These are two practical reasons why it seems more robust to specify simulator behavior as a function of conditions, any why this behavior was built into COSP 2 (although the RTTOV simulator doesn't follow this guidelines). The decision builds on the conceptual understanding that the behavior of retrievals doesn't depend explicitly on location.

It is true, as you say, that an attempt to reverse-engineer the parametric dependence of your PODs may be less effective than expressing them geographically. It would be interesting to see how much less effective given Salomon's ideas about what variables would be good predictors. Were the differences to be large you would have learned something interesting.

Robert

kgkarl commented 2 years ago

Dear Robert,

Thanks for providing your thoughts about the pros and cons regarding parametric vs positional expressions of the PODs. I'll try to be short in this reply.

Regarding point 1, I don't see why the CLARA simulator is different in this aspect. As you write, "Models may well have a different spatial resolution than does the observational data set". This should be true for any data set you try to simulate and you simply have to do what you can to compensate for this. So, yes, the alternatives are averaging or sampling to get closer to the observations.

Point 2 is more linked to my main objection on going the parameterised way: Should you really in a climate simulation also try to simulate the behaviour in a (potentially) changed climate of a specific climate data set from observations? Because this is what happens if you link the PODs to other model parameters (which may be different from the climate you are supposed to simulate). I think this is to go too far and does not help you in the interpretation of the results. I mean, in the end the idea should be to compare simulations with the observational data set, shouldn't it? So, why introduce things that kind of indicate that you do not trust the reference observational data set any longer?

Your example with a surface that has changed from e.g. bare ground to land ice can indeed also be used as an argument against a parameterised approach. If this change is wrong (i.e., it did actually not happen during the observational period of CLARA) you are then likely to see a discrepancy in the simulated cloudiness over these positions if you use the positional approach in describing POD. I would say that this could give you an important indication that something is wrong in your simulation. Exactly what is wrong has to be deduced from further studies. But if you use a parametrised approach, you can (if you are unlucky) change the POD in a way that this discrepancy is not seen any longer. Thus, you risk to loose the direct relation with the observed CLARA climatology and this will not help you at all when then later comparing with the CLARA climatology. This is my main objection for going this way. I mean, do you do something similar in any other COSP simulator, i.e., changing the reference behaviour of the referenced dataset because of a potentially changed simulated climate? This should never be done in my opinion.

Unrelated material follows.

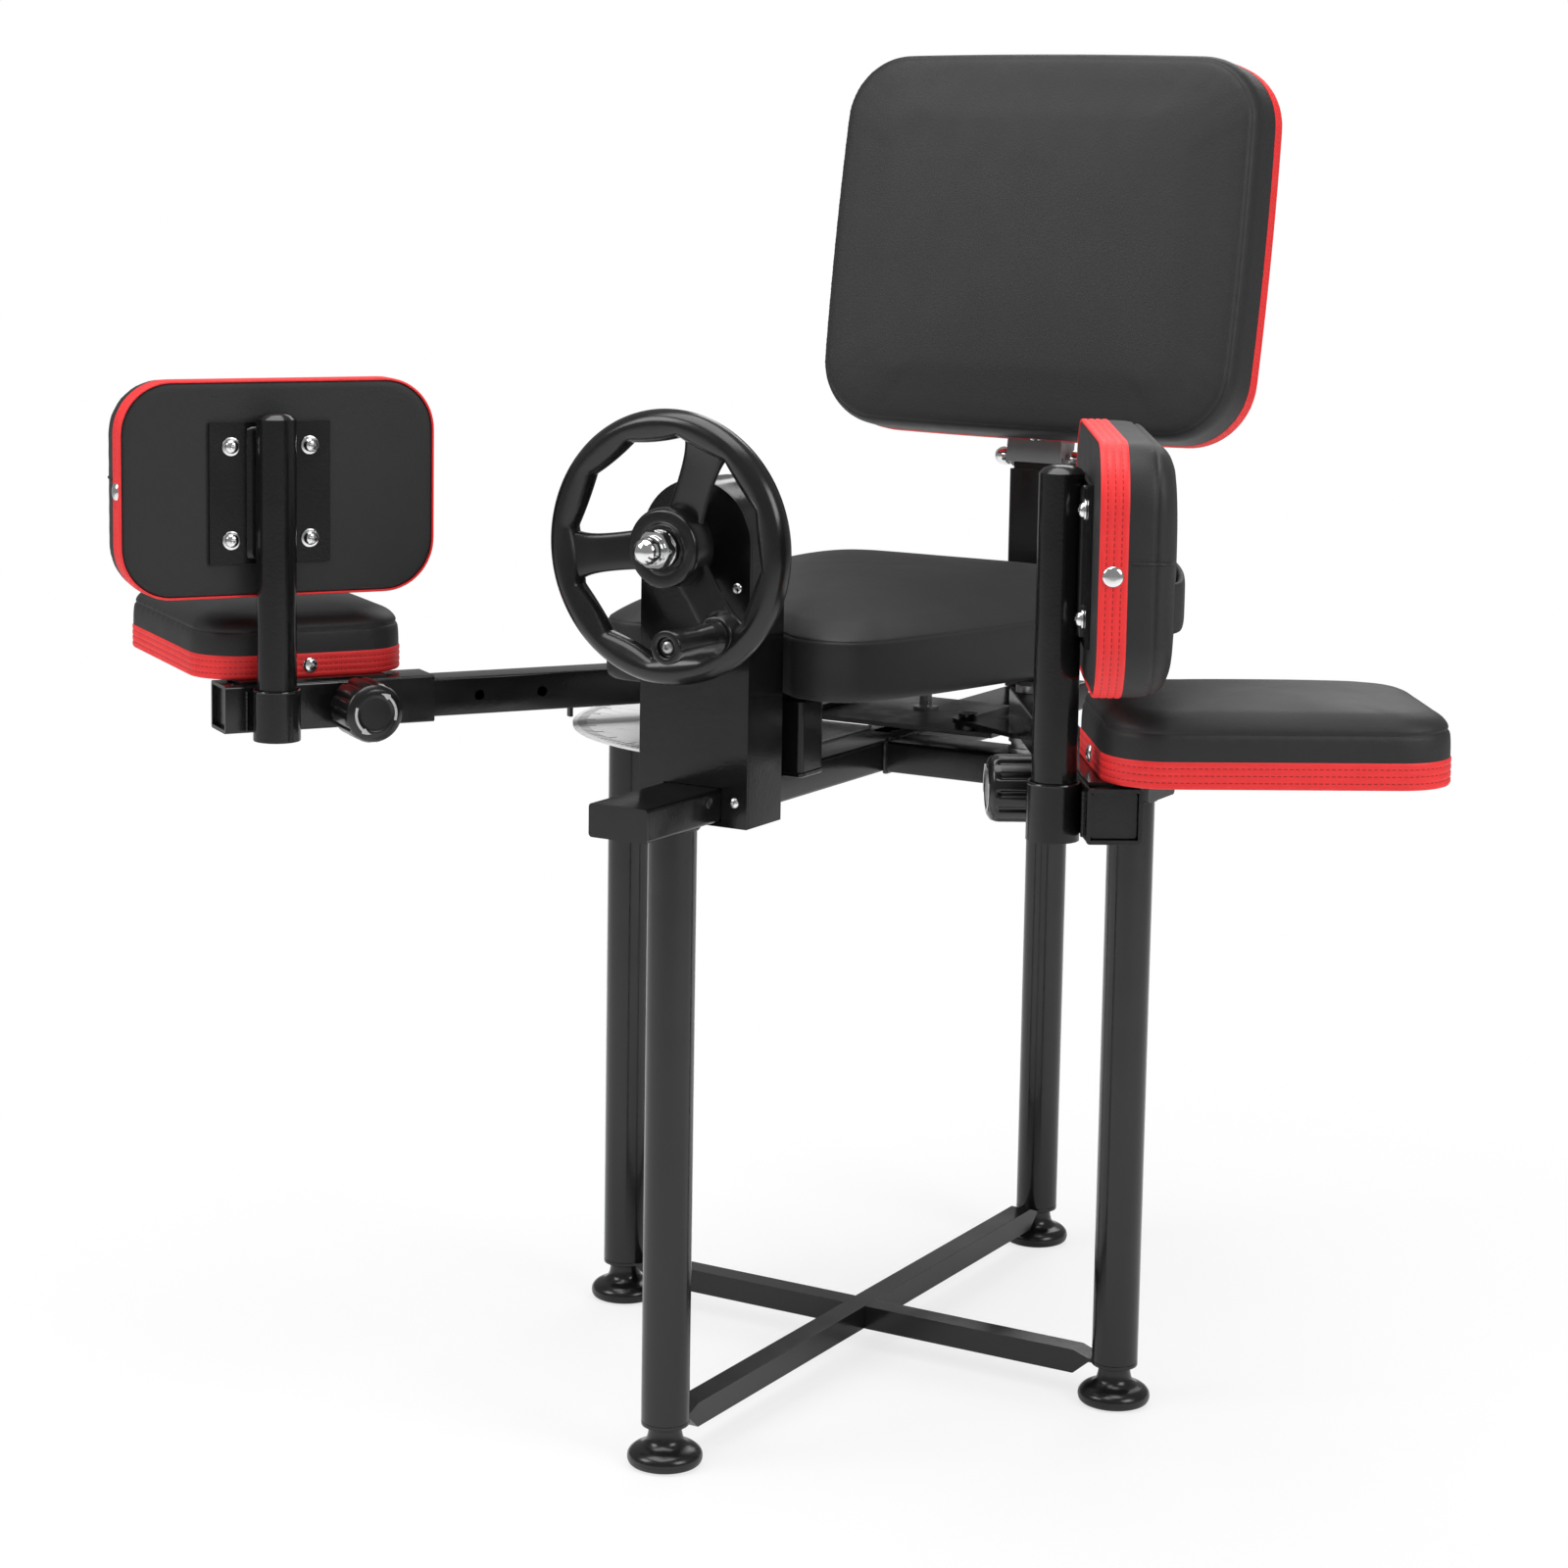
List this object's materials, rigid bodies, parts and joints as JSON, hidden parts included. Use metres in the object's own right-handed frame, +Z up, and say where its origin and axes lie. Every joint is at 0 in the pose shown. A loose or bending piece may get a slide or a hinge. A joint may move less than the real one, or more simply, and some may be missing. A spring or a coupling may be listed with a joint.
{
  "type": "leg stretching machine",
  "caption": "Seated leg spreader: hand wheel on a gearbox swings two padded arms apart under a notched seat with a tilting backrest, on a crossed tube stand.",
  "frame": {"origin": "middle of the footprint's bounding box, on the floor", "axes": "+Z up; -Y is the front, where the hand wheel is; +X is to the right when looking at the hand wheel"},
  "size_m": [1.1746, 0.833, 1.1113],
  "materials": {
    "black_coat": "gloss",
    "black_plastic": "satin",
    "bare_steel": "satin",
    "bright_chrome": "polished",
    "black_vinyl": "satin",
    "silver_plate": "satin"
  },
  "bodies": {
    "stand": {"front_leg": "black_coat", "rear_leg": "black_coat", "left_leg": "black_coat", "right_leg": "black_coat", "front_foot": "black_plastic", "rear_foot": "black_plastic", "left_foot": "black_plastic", "right_foot": "black_plastic", "long_brace": "black_coat", "left_brace": "black_coat", "right_brace": "black_coat", "long_tube": "black_coat", "front_cap": "black_plastic", "rear_cap": "black_plastic", "left_tube": "black_coat", "right_tube": "black_coat", "left_cap": "black_plastic", "right_cap": "black_plastic", "gearbox_housing": "black_coat", "gearbox_cover": "black_coat", "drive_chain": "bare_steel", "front_screw_bearing": "black_plastic", "rear_screw_bearing": "black_plastic", "left_pivot_bolt": "bare_steel", "right_pivot_bolt": "bare_steel", "seat_frame": "black_coat", "seat_cushion": "black_vinyl", "scale_plate": "silver_plate", "backrest_post": "black_coat"},
    "wheel": {"hand_wheel": "black_plastic", "wheel_shaft": "bare_steel", "upper_sprocket": "bare_steel", "wheel_nut": "bright_chrome", "crank_screw": "bright_chrome"},
    "crank": {"crank_grip": "black_plastic"},
    "screw": {"lead_screw": "bare_steel", "lower_sprocket": "bare_steel"},
    "carriage": {"carriage_nut": "bare_steel", "crosshead_plate": "bare_steel", "carriage_bolt": "bare_steel"},
    "backrest": {"backrest_bolt": "bright_chrome", "backrest_bracket": "black_coat", "backrest_cushion": "black_vinyl"},
    "left_arm_body": {"left_arm": "black_coat"},
    "left_link_body": {"left_link": "black_coat"},
    "left_sleeve_body": {"left_sleeve": "black_coat", "left_calf_pad": "black_vinyl"},
    "left_pin_body": {"left_pull_pin": "bare_steel"},
    "left_knob_body": {"left_knob": "black_plastic"},
    "left_side_pad_body": {"left_pad_post": "black_coat", "left_side_pad": "black_vinyl"},
    "right_arm_body": {"right_arm": "black_coat"},
    "right_link_body": {"right_link": "black_coat"},
    "right_sleeve_body": {"right_sleeve": "black_coat", "right_calf_pad": "black_vinyl"},
    "right_pin_body": {"right_pull_pin": "bare_steel"},
    "right_knob_body": {"right_knob": "black_plastic"},
    "right_side_pad_body": {"right_pad_post": "black_coat", "right_side_pad": "black_vinyl"}
  },
  "joints": [
    {"name": "wheel_spin", "type": "hinge", "parent": "stand", "child": "wheel", "pos_m": [0, -0.28251, 0.724], "axis": [0, -1, 0], "range_deg": [-680, 1569]},
    {"name": "crank_spin", "type": "hinge", "parent": "wheel", "child": "crank", "pos_m": [0.04754, -0.29851, 0.66091], "axis": [0, -1, 0], "continuous": true},
    {"name": "screw_spin", "type": "hinge", "parent": "stand", "child": "screw", "pos_m": [0, -0.22051, 0.523], "axis": [0, -1, 0], "range_deg": [-1361, 3139]},
    {"name": "carriage_slide", "type": "slide", "parent": "stand", "child": "carriage", "axis": [0, 1, 0], "range_m": [-0.0698, 0.0303]},
    {"name": "backrest_tilt", "type": "hinge", "parent": "stand", "child": "backrest", "pos_m": [0, 0.35449, 0.748], "axis": [1, 0, 0], "range_deg": [-8, 8]},
    {"name": "left_arm_swing", "type": "hinge", "parent": "stand", "child": "left_arm_body", "pos_m": [-0.15, 0.04149, 0.56995], "axis": [0, 0, 1], "range_deg": [-56.5, 24.5]},
    {"name": "left_link_swing", "type": "hinge", "parent": "left_arm_body", "child": "left_link_body", "pos_m": [-0.07823, 0.06648, 0.552], "axis": [0, 0, 1], "range_deg": [-24.5, 56.5]},
    {"name": "left_sleeve_slide", "type": "slide", "parent": "left_arm_body", "child": "left_sleeve_body", "axis": [-0.5519, -0.8339, 0], "range_m": [-0.056, 0.056]},
    {"name": "left_pin_pull", "type": "slide", "parent": "left_sleeve_body", "child": "left_pin_body", "axis": [0.8339, -0.5519, 0], "range_m": [-0.006, 0.007]},
    {"name": "left_knob_turn", "type": "hinge", "parent": "left_pin_body", "child": "left_knob_body", "pos_m": [-0.2918, -0.27239, 0.56995], "axis": [0.8339, -0.5519, 0], "range_deg": [-360, 360]},
    {"name": "left_pad_swivel", "type": "hinge", "parent": "left_sleeve_body", "child": "left_side_pad_body", "pos_m": [-0.34461, -0.32138, 0.57], "axis": [0, 0, 1], "range_deg": [-25, 25]},
    {"name": "right_arm_swing", "type": "hinge", "parent": "stand", "child": "right_arm_body", "pos_m": [0.15, 0.04149, 0.56995], "axis": [0, 0, 1], "range_deg": [-24.5, 56.5]},
    {"name": "right_link_swing", "type": "hinge", "parent": "right_arm_body", "child": "right_link_body", "pos_m": [0.07823, 0.06648, 0.552], "axis": [0, 0, 1], "range_deg": [-56.5, 24.5]},
    {"name": "right_sleeve_slide", "type": "slide", "parent": "right_arm_body", "child": "right_sleeve_body", "axis": [0.5519, -0.8339, 0], "range_m": [-0.056, 0.056]},
    {"name": "right_pin_pull", "type": "slide", "parent": "right_sleeve_body", "child": "right_pin_body", "axis": [-0.8339, -0.5519, 0], "range_m": [-0.006, 0.007]},
    {"name": "right_knob_turn", "type": "hinge", "parent": "right_pin_body", "child": "right_knob_body", "pos_m": [0.2918, -0.27239, 0.56995], "axis": [-0.8339, -0.5519, 0], "range_deg": [-360, 360]},
    {"name": "right_pad_swivel", "type": "hinge", "parent": "right_sleeve_body", "child": "right_side_pad_body", "pos_m": [0.34461, -0.32138, 0.57], "axis": [0, 0, 1], "range_deg": [-25, 25]}
  ],
  "couplings": [
    {"joint": "screw_spin", "follows": "wheel_spin", "ratio": 2},
    {"joint": "carriage_slide", "follows": "wheel_spin", "m_per_rad": -0.0025465},
    {"joint": "left_arm_swing", "follows": "wheel_spin", "ratio": -0.036},
    {"joint": "left_link_swing", "follows": "wheel_spin", "ratio": 0.036},
    {"joint": "right_arm_swing", "follows": "wheel_spin", "ratio": 0.036},
    {"joint": "right_link_swing", "follows": "wheel_spin", "ratio": -0.036}
  ]
}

However, I am not completely rejecting the idea of trying to express PODs in an alternative way. But I have other arguments for doing that than what you have proposed. Our problem is that the validation by use of CALIPSO only covers about 10 years (2006-2015) of the full CLARA climatology (1982-2015 or 1979-2020 in the upcoming third version CLARA-A3). Consequently, there is an uncertainty if our derived PODs are representative for the full CLARA period or not. If we are able to decently describe our PODs in a parameterised way, maybe we could get a better view on whether the PODs are valid for the full period or not. In the latter case we then have to use a more sophisticated time-dependent description of the PODS.

I hope I have made my view even clearer with this post.

Best regards

Karl-Göran

RobertPincus commented 2 years ago

Dear Karl-Göran, dear Salomon -

A reminder that these email threads appear on the public COSP Github site where most readers don't speak Swedish.

I wonder if the disagreement here comes about because of somewhat different ideas about the goals of a simulator. I understand your primary motivation as "comparison to a particular set of observations" and specifically the CLARA dataset. From the modeling side COSP is considered a way to "predict the observations that would be made given a (climate or weather) simulation." Comparison to observations in the present day is one important goal but COSP has been used, for example, to predict when signals of climate change will be detectable. Decisions that tie a simulator to the present-day restrict the scope in which the output may be useful.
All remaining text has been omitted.